In conclusion, there have been clear improvements to the Bill, and we very much welcome those concessions. However, new clause 1 and the journalistic protections simply do not go far enough, and that is why we will back the amendments tabled by the hon. Member for Torfaen.
Every hon. Member would accept that the current wait times in the MLAT process are unsustainable. Notwithstanding the arguments made on Report and at earlier stages, we welcome the Bill and believe that investigations and proceedings relating to serious offences in Scotland will benefit from the use of overseas production orders as a quicker, more streamlined process for obtaining that data.
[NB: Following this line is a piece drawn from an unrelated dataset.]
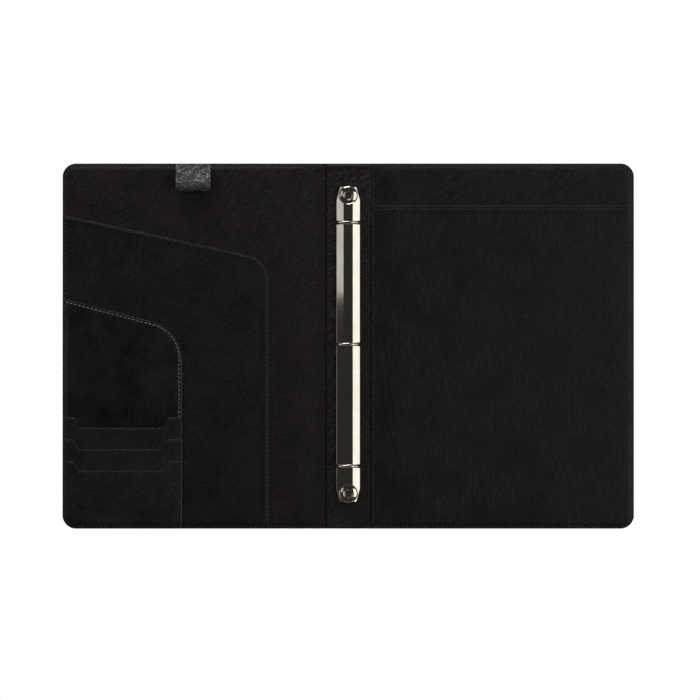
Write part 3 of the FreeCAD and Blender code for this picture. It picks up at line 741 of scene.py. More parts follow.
def make_ring_half(bar, side, name, y):
    """Half a ring: a round wire spun from its tip to its foot, with a tongue on its tip."""
    start = math.asin(TIP / RING_RADIUS)
    place = (side * math.sin(start) * RING_RADIUS, y, RING_LEVEL + math.cos(start) * RING_RADIUS)
    wire = new_piece(bpy.ops.mesh.primitive_circle_add, vertices=20, radius=WIRE, location=place,
                     rotation=(0, side * start + math.pi / 2, 0))
    settle(wire)
    bpy.ops.object.mode_set(mode="EDIT")
    bpy.ops.mesh.select_all(action="SELECT")
    bpy.ops.mesh.spin(steps=44, angle=side * (FOOT_ANGLE - start), center=(0, y, RING_LEVEL),
                      axis=(0, 1, 0))
    bpy.ops.mesh.select_all(action="SELECT")
    bpy.ops.mesh.fill_holes(sides=0)
    bpy.ops.mesh.select_all(action="SELECT")
    bpy.ops.mesh.normals_make_consistent(inside=False)
    bpy.ops.object.mode_set(mode="OBJECT")
    tongue = new_piece(bpy.ops.mesh.primitive_cylinder_add, vertices=20, radius=WIRE,
                       depth=2 * TIP + 0.3 * MM, rotation=(0, math.pi / 2, 0),
                       location=(side * 0.15 * MM, y, RING_LEVEL + RING_RADIUS - 0.03 * MM))
    settle(tongue)
    bpy.ops.object.mode_set(mode="EDIT")
    bpy.ops.mesh.select_all(action="SELECT")
    away = Vector((-math.sin(TIP_TURN), -math.cos(TIP_TURN), 0)) * side
    bpy.ops.mesh.bisect(plane_co=Vector((0, y, RING_LEVEL + RING_RADIUS)) - away * TIP_GAP,
                        plane_no=away, clear_outer=True, use_fill=True)
    bpy.ops.object.mode_set(mode="OBJECT")
    bevel(tongue, 0.12 * MM, 2, 50)
    half = join([wire, tongue])
    shade(half, 40)
    name_piece(half, f"{bar}_ring_half_{name}", "nickel")
    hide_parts(f"{bar}_ring_{name}")
    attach(half, f"{bar}_ring_bar")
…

I am, of course, disappointed that we were unsuccessful in securing full death penalty and journalistic protections. The death penalty protection, at least, may come back to us. Despite the Minister’s tone at the start of the debate, I thank him for his approach to this Bill and to the other Bills on which the hon. Member for Torfaen (Nick Thomas-Symonds) and I have worked.
I thank the hon. Members for Torfaen and for Scunthorpe (Nic Dakin). It has been a somewhat easier and more enjoyable—if that can be the word—experience for having worked together so well. I also thank the Clerks in the Public Bill Office and the various organisations that have provided briefings for Members.
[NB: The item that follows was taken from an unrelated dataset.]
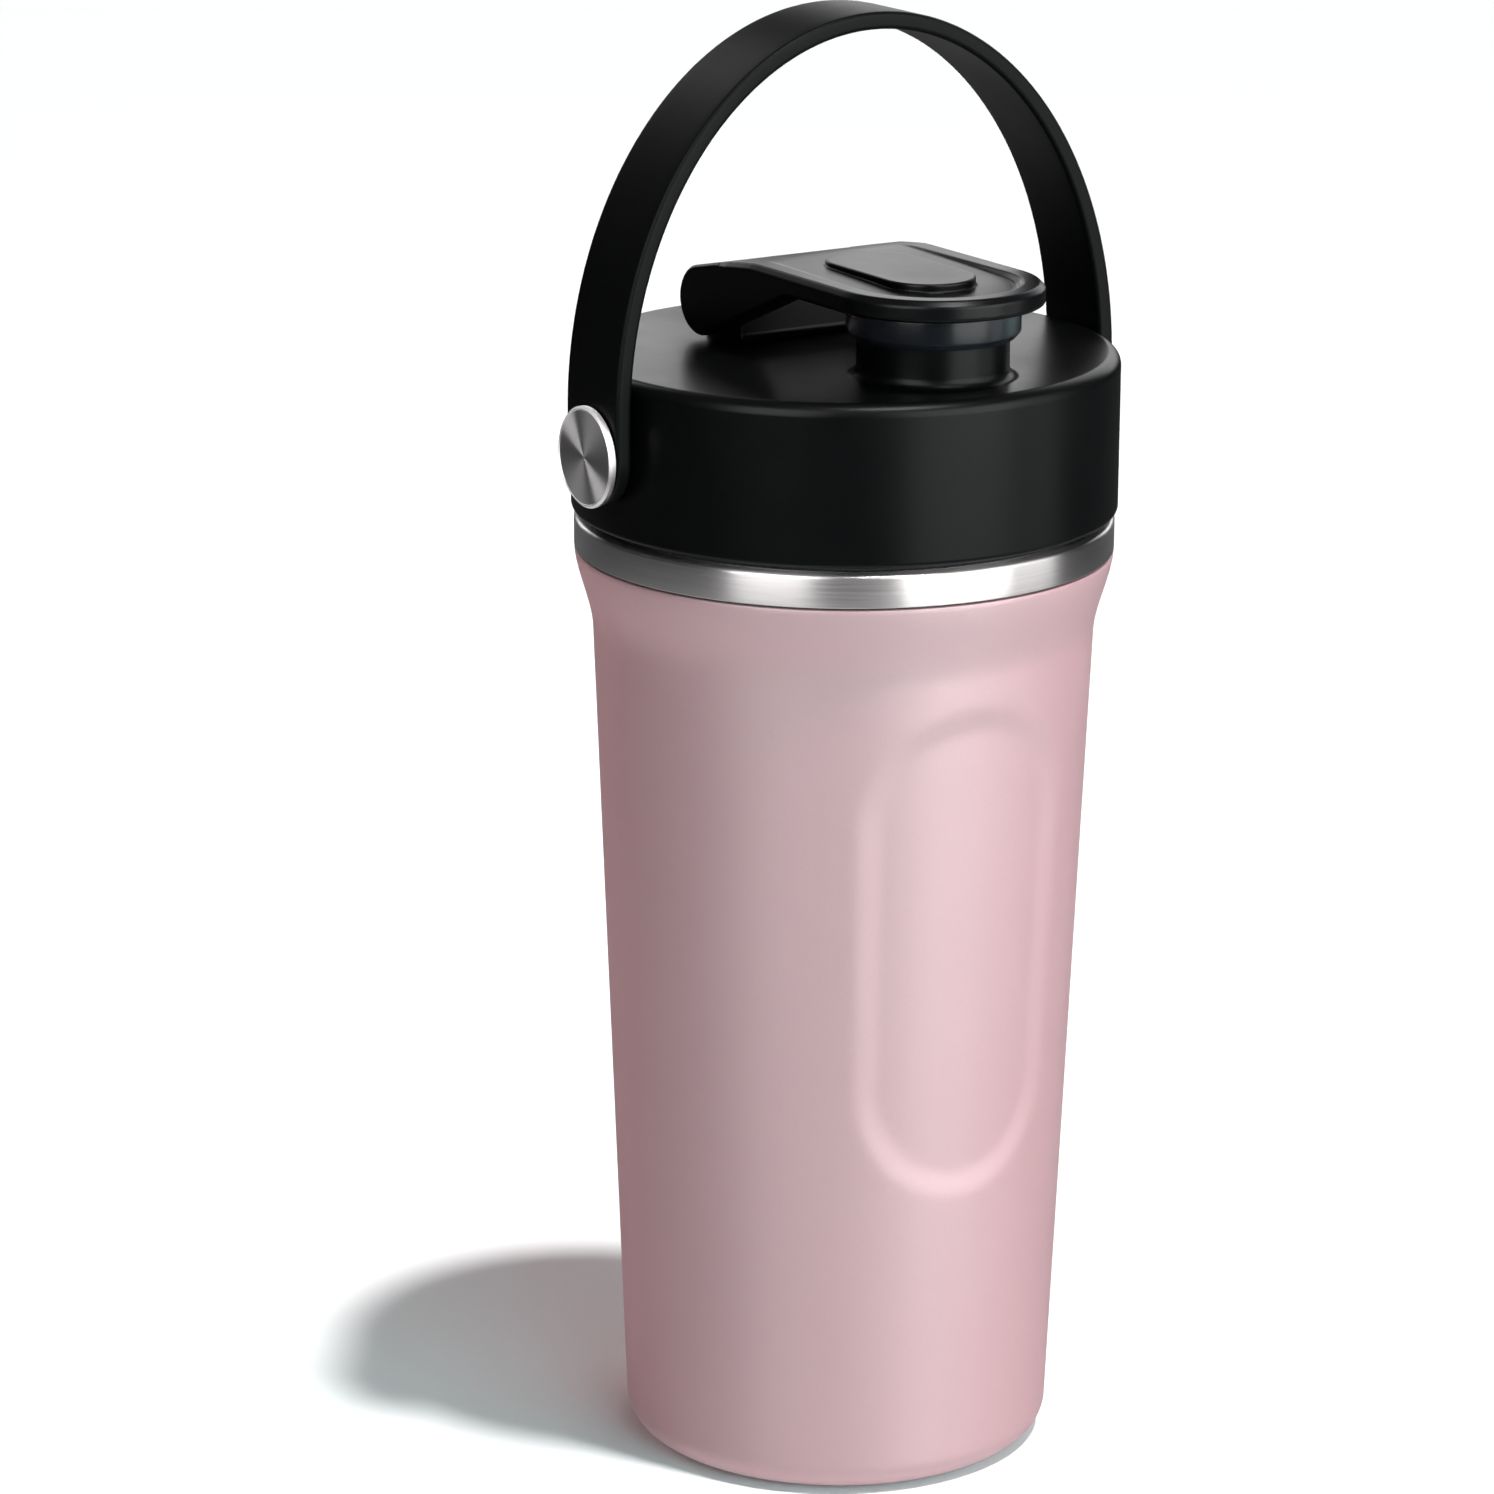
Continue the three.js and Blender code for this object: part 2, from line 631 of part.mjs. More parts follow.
// Soft stopper: a skirt outside the spout and a plug inside it, on a stud under the cap.
function spoutSeal() {
  const top = CAP_BOTTOM - GAP;
  const body = turned([
    [0, SEAL_BOTTOM],
    [SPOUT_BORE - 0.9, SEAL_BOTTOM],
    [SPOUT_BORE - GAP, SEAL_BOTTOM + 0.8],
    [SPOUT_BORE - GAP, top - SEAL_WEB],
    [SPOUT_RADIUS + GAP, top - SEAL_WEB],
    [SPOUT_RADIUS + GAP, SKIRT_BOTTOM],
    [SPOUT_RADIUS + 0.8, SKIRT_BOTTOM],
    [SEAL_RADIUS, SKIRT_BOTTOM + 1.1],
    [SEAL_RADIUS, top],
    [0, top],
  ], 28);
  const socket = column(STUD_RADIUS + GAP, STUD_BOTTOM - GAP, top + 1, 0, 0, 14);
  return body.subtract(socket).translate([0, SPOUT_Y, 0]);
}

function hingePin() {
  const half = PIN_END - GAP;
  return rod(PIN_RADIUS, -half, half, HINGE_Y, HINGE_Z, 20);
}

// Mixing grid: a collar, rings and spokes in one moulding.

function flatRing(inner, outer, bottom, top, segments) {
  return turned([
    [inner, bottom],
    [outer, bottom],
    [outer, top],
    [inner, top],
  ], segments);
}

function mixingGrid() {
  const top = GRID_BOTTOM + GRID_PLATE;
  const bar = GRID_BAR / 2;
  let body = flatRing(GRID_RADIUS - GRID_COLLAR, GRID_RADIUS, GRID_BOTTOM, GRID_COLLAR_TOP, SEGMENTS);
  body = body.add(column(GRID_HUB, GRID_BOTTOM, top, 0, 0, 20));
  for (const radius of GRID_RINGS) {
    body = body.add(flatRing(radius - bar, radius + bar, GRID_BOTTOM + 0.1, top - 0.1, 24));
  }
  for (let i = 0; i < GRID_SPOKES; i += 1) {
    const spoke = block(GRID_HUB - 2, GRID_RADIUS - 1.5, -bar, bar, GRID_BOTTOM + 0.2, top - 0.2);
    body = body.add(spoke.rotate([0, 0, ((i + 0.5) * 360) / GRID_SPOKES]));
  }
  return body;
}

// Assembly.

const bottle = new THREE.Group();

function addPiece(parent, name, body, look) {
  const mesh = new THREE.Mesh(geometryOf(body), look);
  mesh.name = name;
  parent.add(mesh);
}

const cup = new THREE.Group();
addPiece(cup, 'outer_shell', outerShell(), material(PINK, 0.45));
addPiece(cup, 'neck_band', neckBand(), material(STEEL, 0.3, 1));
addPiece(cup, 'inner_liner', innerLiner(), material(STEEL, 0.35, 1));
addPiece(cup, 'base_plate', basePlate(), material(PINK, 0.45));
addPiece(cup, 'vacuum_seal_plug', vacuumSealPlug(), material(STEEL, 0.4, 1));
addPiece(cup, 'vacuum_getter', vacuumGetter(), material(GETTER, 0.6, 0.8));
bottle.add(cup);

const lid = new THREE.Group();
addPiece(lid, 'lid_gasket', lidGasket(), material(GREY_RUBBER, 0.7));
addPiece(lid, 'lid_shell', lidShell(), material(BLACK, 0.5));
addPiece(lid, 'lid_plug', lidPlug(), material(BLACK, 0.5));
addPiece(lid, 'hinge_pin', hingePin(), material(STEEL, 0.3, 1));
for (const [side, word] of [[-1, 'left'], [1, 'right']]) {
  addPiece(lid, `pivot_button_${word}`, pivotButton(side), material(STEEL, 0.25, 1));
  addPiece(lid, `pivot_washer_${word}`, pivotWasher(side), material(BLACK, 0.5));
  addPiece(lid, `pivot_insert_${word}`, pivotInsert(side), material(BRASS, 0.35, 1));
  addPiece(lid, `strap_bush_${word}`, strapBush(side), material(STEEL, 0.3, 1));
}
addPiece(lid, 'carry_strap', carryStrap(), material(BLACK, 0.55));
addPiece(lid, 'flip_cap', flipCap(), material(BLACK, 0.4));
addPiece(lid, 'spout_seal', spoutSeal(), material(SMOKE, 0.2));
addPiece(lid, 'mixing_grid', mixingGrid(), material(BLACK, 0.5));
bottle.add(lid);

export default bottle;
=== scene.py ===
import math

import bmesh
import bpy
import numpy as np
from mathutils import Matrix, Vector


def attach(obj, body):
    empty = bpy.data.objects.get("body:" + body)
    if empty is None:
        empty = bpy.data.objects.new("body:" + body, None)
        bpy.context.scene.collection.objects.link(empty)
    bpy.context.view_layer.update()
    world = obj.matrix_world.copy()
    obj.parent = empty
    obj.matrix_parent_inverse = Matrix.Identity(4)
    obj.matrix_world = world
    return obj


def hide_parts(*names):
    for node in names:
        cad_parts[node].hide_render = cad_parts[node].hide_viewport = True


# Insulated shaker bottle. Lengths are millimetres until a mesh is made; MM turns them into metres.
# The origin is the centre of the foot, the spout is at -Y and the strap's pivots are on the X axis.
MM = 0.001
FINE = 256  # facets round a large turned piece
SMALL = 96  # facets round a small one
GAP = 0.3  # play between neighbouring pieces

# Cup.
BASE_RADIUS = 37.5
BASE_CORNER = 5.5
BODY_TAPER = 0.0408
FLARE_START = 147.0
FLARE_END = 162.0
FLARE = 2.65
SHELL_TOP = 161.2
SHELL_WALL = 0.8
FOOT_INNER = 29.0
FOOT_CHAMFER = 0.3
BAND_RADIUS = 46.5
BAND_WALL = 0.8
BAND_BOTTOM = 161.5
LIP_TOP = 167.1
LIP_INNER = 44.1
MOUTH_RADIUS = 43.0
MOUTH_BOTTOM = 158.0
LINER_WALL = 0.7
WALL_TOTAL = 3.6
FLOOR_TOP = 7.0
FLOOR_CORNER = 7.0

# Base plate: a low rim, a dish and a small raised seat in the middle.
PLATE_RIM = 0.5
PLATE_DISH = 2.4
PLATE_SEAT = 3.4
PLATE_RIM_RADIUS = 26.5
PLATE_DISH_RADIUS = 24.5
PLATE_SEAT_RADIUS = 4.2
PLATE_STEP = 1.0

# Dents in the front and back of the cup, as shallow as the photo's light shows them.
DENT_DEPTH = 0.8
DENT_HALF_ANGLE = math.radians(25.5)
DENT_HALF_WIDTH = 18.3
DENT_BOTTOM = 56.5
DENT_TOP = 140.0
DENT_EDGE = 3.0  # half the width of the soft edge
DENT_TURN = math.radians(-1.7)

# Thread.
THREAD_LEAD = 5.0
THREAD_TURNS = 1.3
THREAD_HALF_BASE = 1.0
THREAD_HALF_CREST = 0.45
THREAD_FADE = 0.08  # part of a turn over which a ridge rises or dies away
THREAD_PLAY = 0.45  # between the plug's crest and the mouth's wall
LINER_THREAD_Z = 159.6
PLUG_THREAD_Z = 159.2
PLUG_THREAD_TURN = math.radians(90)

# Lid.
LID_RADIUS = 47.0
LID_WALL = 2.0
LID_BOTTOM = 168.3
LID_TOP = 195.8
LID_PLATE = 2.2
LID_FILLET = 2.3
PLUG_RADIUS = 41.5
PLUG_BORE = 39.3
PLUG_BOTTOM = 158.0
PLUG_TOP = 193.3
FLANGE_RADIUS = 44.7
FLANGE_BOTTOM = 170.2
FLANGE_TOP = 172.6
SPOUT_Y = -26.3
SPOUT_RADIUS = 12.8
SPOUT_BORE = 10.8
SPOUT_TOP = 206.2
SPOUT_ROOT = 1.8  # fillet where the spout stands on the lid
SPOUT_LIP = 0.7
SPOUT_INNER_LIP = 0.6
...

The Minister was right—and he reiterated it—when he said that this was an important but essentially boring Bill. The Minister, the shadow Minister and I find ourselves in a lot of Committees considering Bills that could easily be described as boring, and I am sure that after last night’s vote that may well be the case again very soon. So I shall see them soon, I imagine.
Question put and agreed to.
Bill accordingly read the Third time and passed, with amendments.